Philippines President Benigno Aquino also said there is going to be a drive to stop extrajudicial killings and more money will be poured into affordable healthcare and education.

But the government's finances were in dire straits, said Aquino, who won last month's election promising to deliver economic and political stability to the Philippines.

Even so, he promised not to raise taxes.

During his speech Monday in Congress Hall, Aquino laid the poor state of affairs on the doorstep of his predecessor, Gloria Macapagal-Arroyo, who served from January 2001 but was barred from running in the recent election because of term limits.

Aquino, 51, rose to power at the polls through combination of mass disaffection with the Arroyo administration and his Aquino family background.

Arroyo and her government increasingly appeared aloof from the masses.
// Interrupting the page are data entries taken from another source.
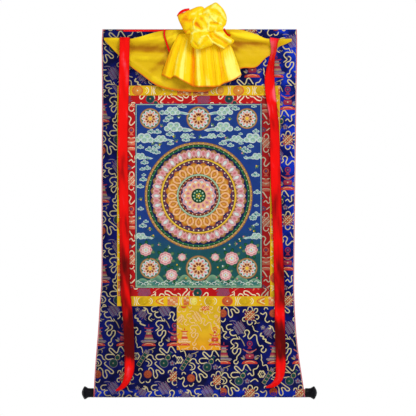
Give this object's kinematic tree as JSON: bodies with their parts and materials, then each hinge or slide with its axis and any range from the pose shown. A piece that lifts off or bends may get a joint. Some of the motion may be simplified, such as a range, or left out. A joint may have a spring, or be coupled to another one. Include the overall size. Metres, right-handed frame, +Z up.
{
  "type": "hanging scroll painting with bottom roller and knobs",
  "caption": "Brocade cloth scroll that hangs from its top edge, with a framed canvas, a silk veil and bow, red ribbons and a weighted bottom roller with turned knobs.",
  "frame": {"origin": "middle of the ground cloth's top edge, in its hanging plane", "axes": "+Z up, +Y towards the wall behind, so the painting faces -Y, and +X to the right as seen from the front"},
  "size_m": [0.7676, 0.1014, 1.2947],
  "materials": {
    "blue_brocade": "satin brocade, deep blue with woven motifs",
    "piping_red": "pink-red piping",
    "canvas": "painted cotton canvas, matt",
    "red_brocade": "satin brocade, red with woven motifs",
    "yellow_brocade": "satin brocade, golden yellow with woven motifs",
    "gold_brocade": "satin brocade, gold with cream clouds",
    "yellow_silk": "thin bright silk",
    "red_silk": "red silk ribbon",
    "plain_wood": "plain rod",
    "black_lacquer": "black lacquered turned wood"
  },
  "bodies": {
    "root": {"blue_panel": "blue_brocade", "piping_left": "piping_red", "piping_right": "piping_red", "painting": "canvas", "red_top": "red_brocade", "red_bottom": "red_brocade", "red_left": "red_brocade", "red_right": "red_brocade", "yellow_top": "yellow_brocade", "yellow_bottom": "yellow_brocade", "yellow_left": "yellow_brocade", "yellow_right": "yellow_brocade", "door": "gold_brocade", "top_tape": "red_silk", "veil": "yellow_silk", "skirt": "yellow_silk", "rosette": "yellow_silk", "strap": "red_silk", "tie_end": "red_silk", "tie_loop": "red_silk", "ribbon_left": "red_silk", "ribbon_right": "red_silk", "roller": "plain_wood", "knob_left": "black_lacquer", "knob_right": "black_lacquer"}
  },
  "joints": []
}
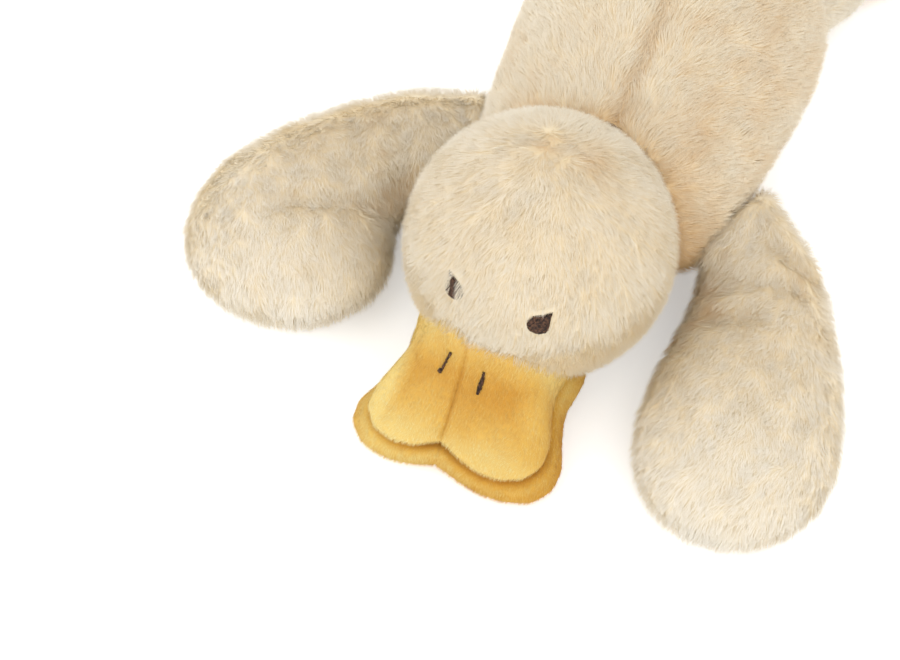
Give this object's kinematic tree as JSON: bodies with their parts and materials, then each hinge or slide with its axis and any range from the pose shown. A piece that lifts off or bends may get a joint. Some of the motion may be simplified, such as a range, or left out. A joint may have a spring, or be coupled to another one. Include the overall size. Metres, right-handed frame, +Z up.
{
  "type": "plush duck",
  "caption": "Soft plush duck lying on its belly, with a ball head, a flat double bill, long floppy wings, webbed feet and a short tail.",
  "frame": {"origin": "middle of the flat underside of the belly, on the surface the duck lies on", "axes": "-Y is the way the duck looks, +X its left side, +Z up"},
  "size_m": [0.3499, 0.4446, 0.1265],
  "materials": {
    "cream_pile": "matte",
    "bill_velour": "matte",
    "deep_velour": "matte",
    "brown_thread": "satin",
    "fibre": "matte",
    "pouch_cloth": "matte"
  },
  "bodies": {
    "torso": {"torso_cover": "cream_pile", "torso_filling": "fibre", "pellet_pouch": "pouch_cloth"},
    "neck": {"neck_band": "cream_pile"},
    "head": {"head_cover": "cream_pile", "head_filling": "fibre", "eye_left": "brown_thread", "eye_right": "brown_thread", "upper_bill_cover": "bill_velour", "upper_bill_filling": "fibre", "nostril_left": "brown_thread", "nostril_right": "brown_thread"},
    "lower_bill": {"lower_bill_cover": "deep_velour", "lower_bill_filling": "fibre"},
    "wing_right": {"wing_right_cover": "cream_pile", "wing_right_filling": "fibre"},
    "wing_left": {"wing_left_cover": "cream_pile", "wing_left_filling": "fibre"},
    "leg_right": {"leg_right_cover": "cream_pile", "leg_right_filling": "fibre"},
    "leg_left": {"leg_left_cover": "cream_pile", "leg_left_filling": "fibre"},
    "foot_right": {"foot_right_cover": "deep_velour", "foot_right_filling": "fibre"},
    "foot_left": {"foot_left_cover": "deep_velour", "foot_left_filling": "fibre"},
    "tail": {"tail_cover": "cream_pile", "tail_filling": "fibre"}
  },
  "joints": [
    {"name": "neck_turn", "type": "hinge", "parent": "torso", "child": "neck", "pos_m": [-0.009, -0.145, 0.063], "axis": [0, 0, 1], "range_deg": [-14, 14]},
    {"name": "head_nod", "type": "hinge", "parent": "neck", "child": "head", "pos_m": [-0.009, -0.145, 0.063], "axis": [1, 0, 0], "range_deg": [-35, 12]},
    {"name": "jaw", "type": "hinge", "parent": "head", "child": "lower_bill", "pos_m": [-0.014, -0.185, 0.025], "axis": [1, 0, 0], "range_deg": [0, 20]},
    {"name": "wing_right_flap", "type": "hinge", "parent": "torso", "child": "wing_right", "pos_m": [-0.07258, -0.078, 0.033], "axis": [-0.342, 0.9397, 0], "range_deg": [-40, 50]},
    {"name": "wing_left_flap", "type": "hinge", "parent": "torso", "child": "wing_left", "pos_m": [0.07258, -0.078, 0.033], "axis": [-0.342, -0.9397, 0], "range_deg": [-40, 50]},
    {"name": "hip_right", "type": "hinge", "parent": "torso", "child": "leg_right", "pos_m": [-0.05, 0.082, 0.02], "axis": [0.9397, 0.342, 0], "range_deg": [-30, 35]},
    {"name": "hip_left", "type": "hinge", "parent": "torso", "child": "leg_left", "pos_m": [0.05, 0.082, 0.02], "axis": [0.9397, -0.342, 0], "range_deg": [-30, 35]},
    {"name": "ankle_right", "type": "hinge", "parent": "leg_right", "child": "foot_right", "pos_m": [-0.06642, 0.1271, 0.0085], "axis": [0.9397, 0.342, 0], "range_deg": [-30, 30]},
    {"name": "ankle_left", "type": "hinge", "parent": "leg_left", "child": "foot_left", "pos_m": [0.06642, 0.1271, 0.0085], "axis": [0.9397, -0.342, 0], "range_deg": [-30, 30]},
    {"name": "tail_wag", "type": "hinge", "parent": "torso", "child": "tail", "pos_m": [0, 0.087, 0.066], "axis": [1, 0, 0], "range_deg": [-18, 18], "stiffness_Nm_per_rad": 0.05}
  ]
}
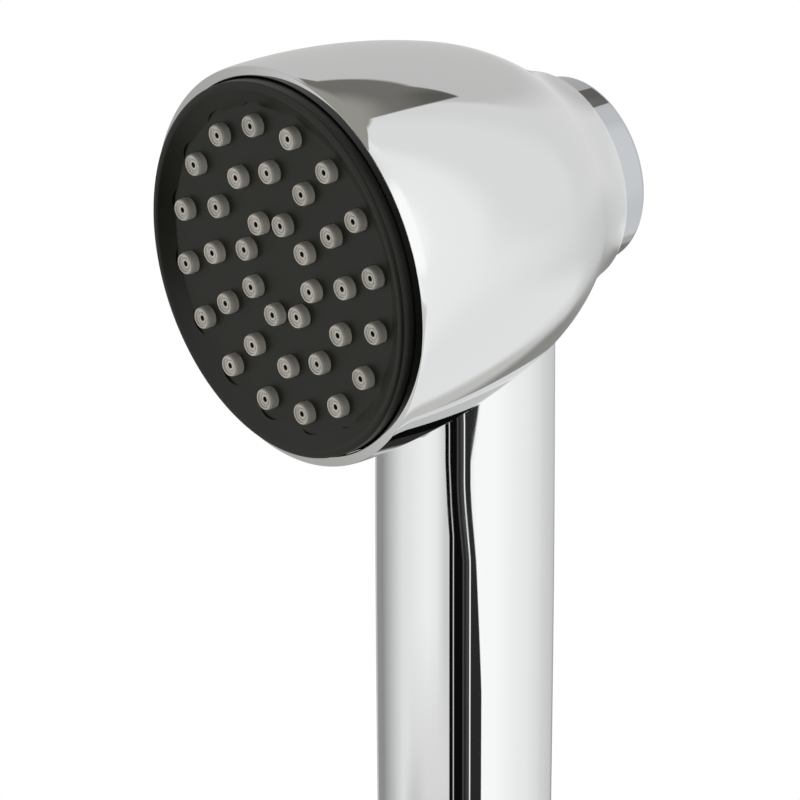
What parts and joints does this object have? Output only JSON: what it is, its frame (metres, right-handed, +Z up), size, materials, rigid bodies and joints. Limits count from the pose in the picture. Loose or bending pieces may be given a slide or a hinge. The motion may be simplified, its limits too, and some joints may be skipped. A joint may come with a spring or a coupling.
{
  "type": "hand shower sprayer",
  "caption": "Chrome hand sprayer: bell head with a nozzle face, a push button valve in its back and a tubular handle with a half-inch pipe thread.",
  "frame": {"origin": "centre of the inlet's open end, on the handle's axis", "axes": "+Z up the handle towards the head; the nozzle face looks to -Y and 10 degrees down; +X to the side"},
  "size_m": [0.063, 0.0694, 0.2018],
  "materials": {
    "head_chrome": "polished",
    "handle_chrome": "polished",
    "button_chrome": "polished, darker plating",
    "inlet_chrome": "polished",
    "face_plastic": "fine satin moulding",
    "nozzle_silicone": "matte",
    "valve_brass": "turned",
    "seal_rubber": "matte",
    "spring_steel": "drawn wire",
    "stem_steel": "turned",
    "white_plastic": "moulded",
    "grey_plastic": "moulded",
    "blue_plastic": "moulded",
    "pipe_plastic": "extruded",
    "fibre_red": "pressed fibre"
  },
  "bodies": {
    "sprayer": {"head_shell": "head_chrome", "handle_tube": "handle_chrome", "face_plate": "face_plastic", "nozzle_mat": "nozzle_silicone", "flow_spreader": "white_plastic", "spray_chamber": "grey_plastic", "shell_gasket": "seal_rubber", "valve_body": "valve_brass", "body_ring": "seal_rubber", "seat_ring": "stem_steel", "gland_nut": "valve_brass", "gland_ring": "seal_rubber", "stem_seal": "seal_rubber", "return_spring": "spring_steel", "neck_nipple": "valve_brass", "neck_washer": "fibre_red", "nipple_ring": "seal_rubber", "water_pipe": "pipe_plastic", "pipe_rings": "seal_rubber", "inlet_connector": "inlet_chrome", "connector_ring": "seal_rubber", "inlet_screen": "stem_steel", "check_housing": "white_plastic", "housing_ring": "seal_rubber", "check_spring": "spring_steel"},
    "button": {"push_button": "button_chrome", "valve_stem": "stem_steel", "seat_disc": "seal_rubber"},
    "poppet": {"check_poppet": "blue_plastic", "poppet_ring": "seal_rubber"}
  },
  "joints": [
    {"name": "button_press", "type": "slide", "parent": "sprayer", "child": "button", "axis": [0, -0.9848, -0.1736], "range_m": [0, 0.004], "stiffness_N_per_m": 1200, "springref_m": -0.006, "deforming": ["return_spring"]},
    {"name": "poppet_lift", "type": "slide", "parent": "sprayer", "child": "poppet", "axis": [0, 0, 1], "range_m": [0, 0.0025], "stiffness_N_per_m": 60, "springref_m": -0.003, "deforming": ["check_spring"]}
  ]
}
She also increasingly suffered allegations of corruption up through the ranks of her backers.

Grievances against her administration were highlighted in February when police charged nearly 200 people, including an ally of Arroyo, with murder for their involvement in an apparent politically motivated roadside mass killing in November 2009.

It was the worst massacre in Philippines history and claimed more than 57 lives, including 32 local journalists and a pregnant woman. Among those indicted was former Maguindanao Gov. Andal Ampatuan Sr., a close supporter of Arroyo in the last general election.

When Aquino was sworn in last month, hundreds of thousands of people lined the streets in Manila amid showers of confetti dropped from helicopters.

"Today our dreams start to become a reality," Aquino said, when he spoke in Tagalog, a local language from the main island of Luzon and also the basis of the national Filipino language. "It's the end of a leadership that has long been insensitive to the suffering of the people."

His mother, former president Corazon Aquino, and his father, democracy advocate Ninoy Aquino, were revered by the people.

Ninoy Aquino was killed in 1983 at Manila Airport upon return from exile in the United States. He was believed killed by groups close to President Ferdinand Marcos.

Corazon Aquino was proclaimed the 11th president, ousting Marcos in a popular uprising in 1986. The previous year she lost an election to Marcos but the results were overturned due to polling irregularities and suspected corruption.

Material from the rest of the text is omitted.